● **Your task**:
Extract each line of the data below exactly as written.
(begin)
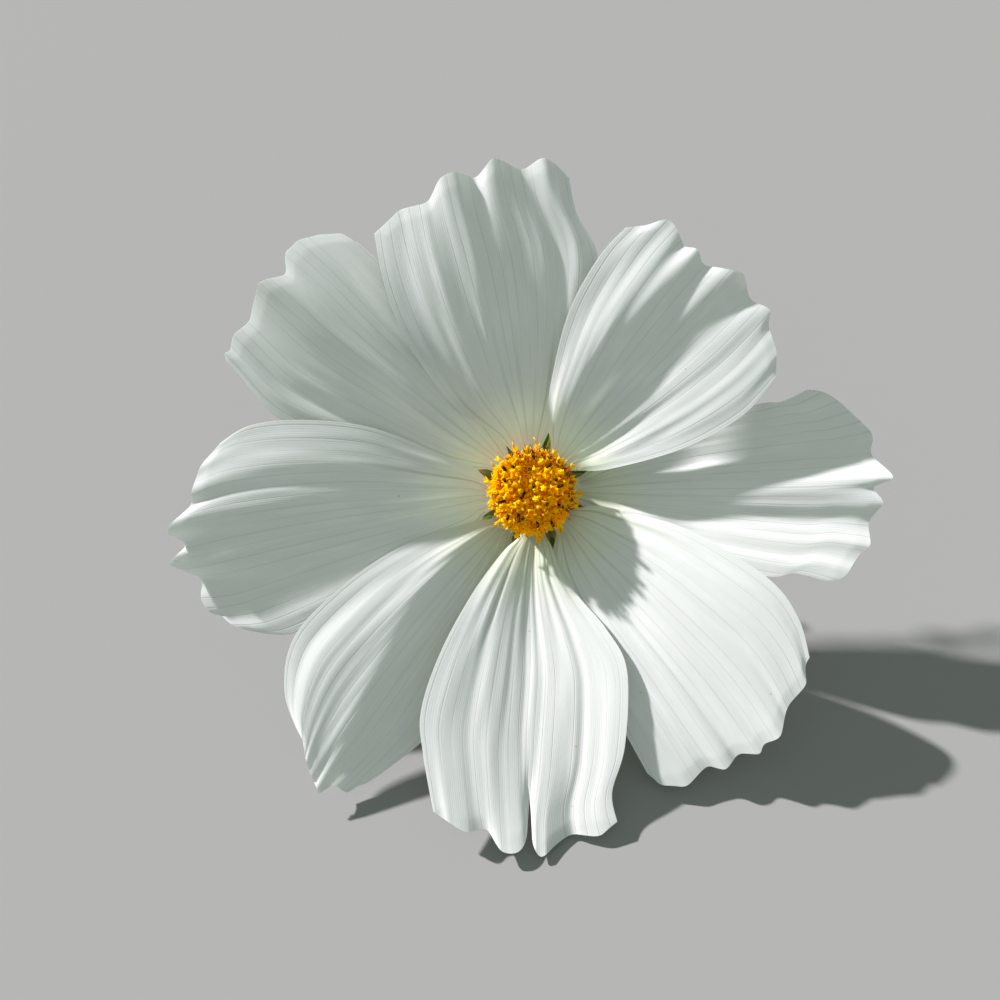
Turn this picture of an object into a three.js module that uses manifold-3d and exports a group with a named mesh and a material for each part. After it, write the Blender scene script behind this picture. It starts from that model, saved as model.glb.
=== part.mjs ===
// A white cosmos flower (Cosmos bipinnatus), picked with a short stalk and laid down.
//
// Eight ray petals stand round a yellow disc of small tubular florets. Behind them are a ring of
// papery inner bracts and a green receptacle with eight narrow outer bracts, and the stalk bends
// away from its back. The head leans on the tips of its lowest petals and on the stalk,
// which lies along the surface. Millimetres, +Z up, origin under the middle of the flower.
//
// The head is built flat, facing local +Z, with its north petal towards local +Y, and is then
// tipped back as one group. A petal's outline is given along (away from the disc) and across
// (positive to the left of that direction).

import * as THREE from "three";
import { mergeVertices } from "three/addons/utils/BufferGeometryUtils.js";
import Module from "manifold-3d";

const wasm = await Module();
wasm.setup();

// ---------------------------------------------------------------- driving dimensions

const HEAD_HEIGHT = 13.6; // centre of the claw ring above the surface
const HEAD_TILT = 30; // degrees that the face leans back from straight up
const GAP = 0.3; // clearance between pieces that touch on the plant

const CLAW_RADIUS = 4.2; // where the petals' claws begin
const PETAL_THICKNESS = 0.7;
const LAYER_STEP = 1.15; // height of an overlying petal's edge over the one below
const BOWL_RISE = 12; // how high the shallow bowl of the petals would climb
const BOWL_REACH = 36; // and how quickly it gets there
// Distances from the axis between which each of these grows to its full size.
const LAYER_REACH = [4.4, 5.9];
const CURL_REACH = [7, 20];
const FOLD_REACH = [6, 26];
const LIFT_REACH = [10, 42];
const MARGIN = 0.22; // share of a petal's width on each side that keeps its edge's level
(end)
● **Task output**:
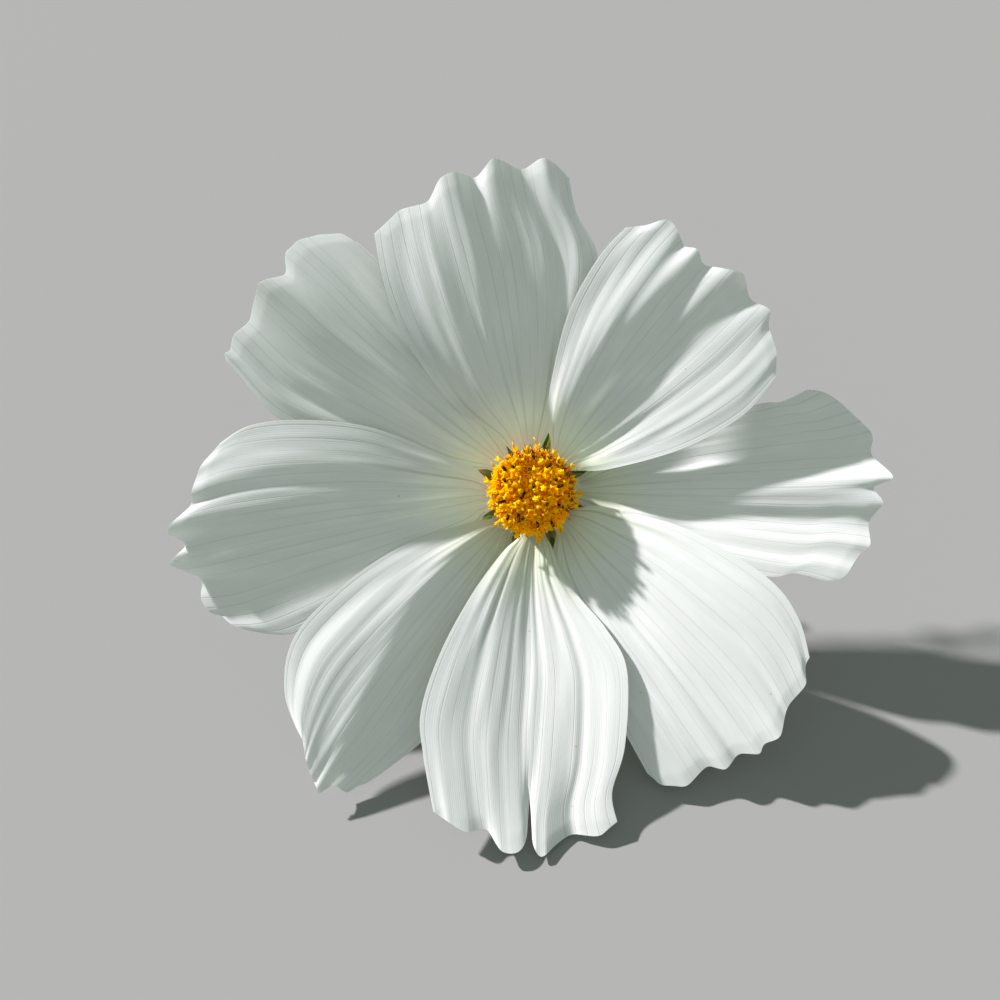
Turn this picture of an object into a three.js module that uses manifold-3d and exports a group with a named mesh and a material for each part. After it, write the Blender scene script behind this picture. It starts from that model, saved as model.glb.
=== part.mjs ===
// A white cosmos flower (Cosmos bipinnatus), picked with a short stalk and laid down.
//
// Eight ray petals stand round a yellow disc of small tubular florets. Behind them are a ring of
// papery inner bracts and a green receptacle with eight narrow outer bracts, and the stalk bends
// away from its back. The head leans on the tips of its lowest petals and on the stalk,
// which lies along the surface. Millimetres, +Z up, origin under the middle of the flower.
//
// The head is built flat, facing local +Z, with its north petal towards local +Y, and is then
// tipped back as one group. A petal's outline is given along (away from the disc) and across
// (positive to the left of that direction).

import * as THREE from "three";
import { mergeVertices } from "three/addons/utils/BufferGeometryUtils.js";
import Module from "manifold-3d";

const wasm = await Module();
wasm.setup();

// ---------------------------------------------------------------- driving dimensions

const HEAD_HEIGHT = 13.6; // centre of the claw ring above the surface
const HEAD_TILT = 30; // degrees that the face leans back from straight up
const GAP = 0.3; // clearance between pieces that touch on the plant

const CLAW_RADIUS = 4.2; // where the petals' claws begin
const PETAL_THICKNESS = 0.7;
const LAYER_STEP = 1.15; // height of an overlying petal's edge over the one below
const BOWL_RISE = 12; // how high the shallow bowl of the petals would climb
const BOWL_REACH = 36; // and how quickly it gets there
// Distances from the axis between which each of these grows to its full size.
const LAYER_REACH = [4.4, 5.9];
const CURL_REACH = [7, 20];
const FOLD_REACH = [6, 26];
const LIFT_REACH = [10, 42];
const MARGIN = 0.22; // share of a petal's width on each side that keeps its edge's level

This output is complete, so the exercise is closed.